The NUMA scheduling and memory placement policies in ESXi can manage all virtual machines transparently, so that administrators do not need to address the complexity of balancing virtual machines between nodes explicitly.
The optimizations work seamlessly regardless of the type of guest operating system. ESXi provides NUMA support even to virtual machines that do not support NUMA hardware, such as Windows NT 4.0. As a result, you can take advantage of new hardware even with legacy operating systems.
A virtual machine that has more virtual processors than the number of physical processor cores available on a single hardware node can be managed automatically. The NUMA scheduler accommodates such a virtual machine by having it span NUMA nodes. That is, it is split up as multiple NUMA clients, each of which is assigned to a node and then managed by the scheduler as a normal, non-spanning client. This can improve the performance of certain memory-intensive workloads with high locality. For information on configuring the behavior of this feature, see Advanced Virtual Machine Attributes.
ESXi 5.0 and later includes support for exposing virtual NUMA topology to guest operating systems. For more information about virtual NUMA control, see Using Virtual NUMA.

More on this in later posts.

Wednesday, April 15, 2015

Calculating Average Guest Latency in VMware

If you are using VMware vSphere, VMware ESXi cannot see application latency because it is above the ESXi stack. What ESXi can do is detect three types of latency that are also reported back into esxtop and VMware vCenter.
Average guest latency (GAVG) has two major components: average disk latency (DAVG) and average kernel latency (KAVG).
DAVG is the measure of time that I/O commands spend in the device, from the driver host bus adapter (HBA) to the back-end storage array.
KAVG is how much time I/O spends in the ESXi kernel. Time is measured in milliseconds. KAVG is a derived metric, which means that there is no specific calculation for it. To derive KAVG, subtract DAVG from GAVG.
In addition, the VMkernel processes I/O very efficiently, so there should be no significant wait in the kernel, or KAVG. In a well-configured, well-running VDI environment, KAVG should be equal to zero. If KAVG is not equal to zero, then the I/O might be stuck in a kernel queue inside the VMkernel. When that is the case, time in the kernel queue is measured as the QAVG.
To get a sense of the latency that the application can see in the guest OS, use a tool such as Perfmon to compare the GAVG and the actual latency the application is seeing. 
This comparison reveals how much latency the guest OS is adding to the storage stack. For instance, if ESXi is reporting GAVG of 10 ms, but the application or Perfmon in the guest OS is reporting storage latency of 30 ms, then 20 ms of latency is somehow building up in the guest OS layer, and you should focus your debugging on the guest OS storage configuration

Friday, May 9, 2014

Virtualize with Confidence - Use VMware: Storage DRS and Drmdisk

Virtualize with Confidence - Use VMware: Storage DRS and Drmdisk: Storage DRS and Drmdisk Storage DRS leverages a special kind of disks for facilitating a more granular control over initial placement an...

Storage DRS and Drmdisk

Storage DRS and Drmdisk

Storage DRS leverages a special kind of disks for facilitating a more granular control over initial placement and migration recommendations. It also plays a major role in I/O load balancing by using these deeper details.
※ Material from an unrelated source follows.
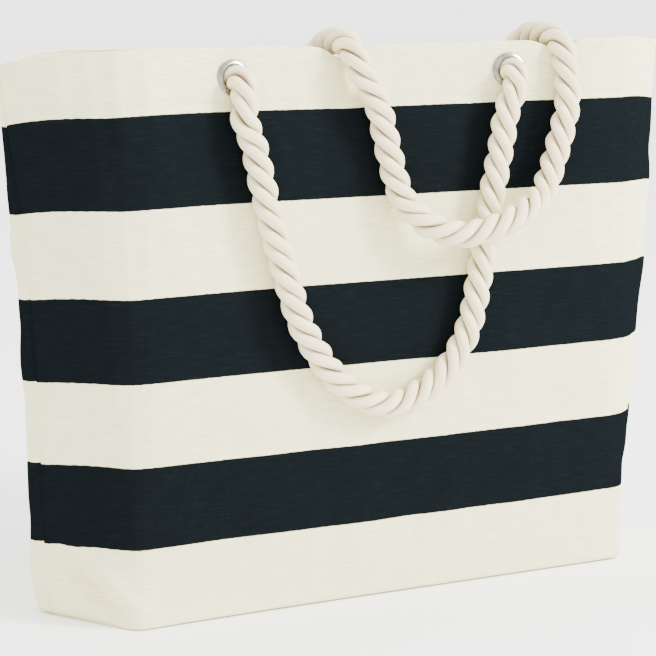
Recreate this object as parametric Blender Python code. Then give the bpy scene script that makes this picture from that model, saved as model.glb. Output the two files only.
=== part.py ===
"""A striped canvas beach bag with two rope handles, standing open on its boxed base.

Metres, +Z up. The origin is the middle of the base, on the surface that the bag stands on.
The front faces -Y. Two sewn panels meet at the side seams and along the middle of the base.
Each rope ends in a stop knot inside the bag, behind an eyelet in the panel.
"""

import functools
import math

import bmesh
import bpy
import numpy as np
from mathutils import Matrix, Vector

# Canvas body
BAG_HEIGHT = 0.370          # cloth height of a panel, from the base to the rim
BASE_LENGTH = 0.380         # boxed base, along X
BASE_DEPTH = 0.130          # boxed base, along Y
BASE_END_BULGE = 0.022      # how far the middle of each base end stands out past its corners
SEAM_FOOT_HALF = BASE_LENGTH / 2 + 0.030      # half width at the side seams, just above the base
SEAM_TOP_HALF = BASE_LENGTH / 2 + 0.065       # half width at the side seams, at the rim
FLARE = 0.06                # how much wider the panels are cut at the rim than at the base
MOUTH_HALF_GAP = 0.023      # from the middle plane to a rim, at the middle of the mouth
WAIST_HALF_GAP = 0.061      # the same, half way down
CANVAS = 0.0012             # canvas thickness, with its lining of folded hem left out
CORNER_SOFTNESS_FOOT = 0.012
CORNER_SOFTNESS_TOP = 0.050
SEAM_ROUNDING = 0.010       # rounding of the tube where the two panels meet
FIT_GAP = 0.0003            # gap between pieces that touch

# Panel mesh
COLUMNS = 42
ROW_SHARES = (0.0, 0.045, 0.09, 0.15, 0.26, 0.42, 0.60, 0.78, 0.93, 1.0)

# Rope and its path over the rims
ROPE_RADIUS = 0.009
ROPE_CORE_RADIUS = 0.0074   # the rope squeezed through an eyelet
CROSSING_X = (-0.016, 0.143)
CROSSING_Y = MOUTH_HALF_GAP + 0.023          # where the rope turns down outside each rim
CROSSING_Z = BAG_HEIGHT - 0.0025
RIM_DIP = 0.0112            # how far the rope presses the rims down
RIM_DIP_WIDTH = 0.020
RIM_DIP_DEPTH = 0.14        # share of the height over which the dip fades out

# Eyelets
EYELET_ARC = 0.104          # from the panel's middle line, along the cloth
EYELET_DROP = 0.0195        # below the rim, along the cloth
EYELET_HOLE = 0.0082
BARREL_WALL = 0.0010
BARREL_CLEARANCE = 0.0005   # between the barrel and the hole in the canvas
FLANGE_RADIUS = 0.0123
FLANGE_HEIGHT = 0.0021
WASHER_THICKNESS = 0.0010
SEAT_GAP = 0.0005           # between the canvas and the metal on each side of it
LIP_REACH = 0.0012          # how far the rolled lip reaches over the washer

# Knots
BEAD_OUT = 0.016            # from the canvas to the middle of the rope's turn outside
BEAD_RADIUS = 0.008
KNOT_RADIUS = 0.019
KNOT_HALF_THICKNESS = 0.0120
KNOT_IN = 0.0168            # from the canvas to the middle of the knot inside

# Bindings over the raw edges inside
BINDING_THICKNESS = 0.003
BINDING_WIDTH = 0.012
BINDING_GAP = 0.0006
SIDE_BINDING_GAP = 0.0016    # the two panels close in towards their seam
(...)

Let us read about it in detail:


vSphere Storage DRS uses the DrmDisk construct as the smallest entity it can migrate. A DrmDisk represents a consumer of datastore resources. This means that vSphere Storage DRS creates a DrmDisk for each VMDK file belonging to the virtual machine. A soft DrmDisk is created for the working directory containing the configuration files such as the .VMX file and the swap file.

  • A separate DrmDisk for each VMDK file
  • A soft DrmDisk for system files (VMX, swap, logs, and so on)
  • If a snapshot is created, both the VMDK file and the snapshot are contained in a single DrmDisk.

VMDK Anti-affinity Rule

When the datastore cluster or the virtual machine is configured with a VMDK-level anti-affinity rule, vSphere Storage DRS must keep the DrmDisk containing the virtual machine disk files on separate datastores.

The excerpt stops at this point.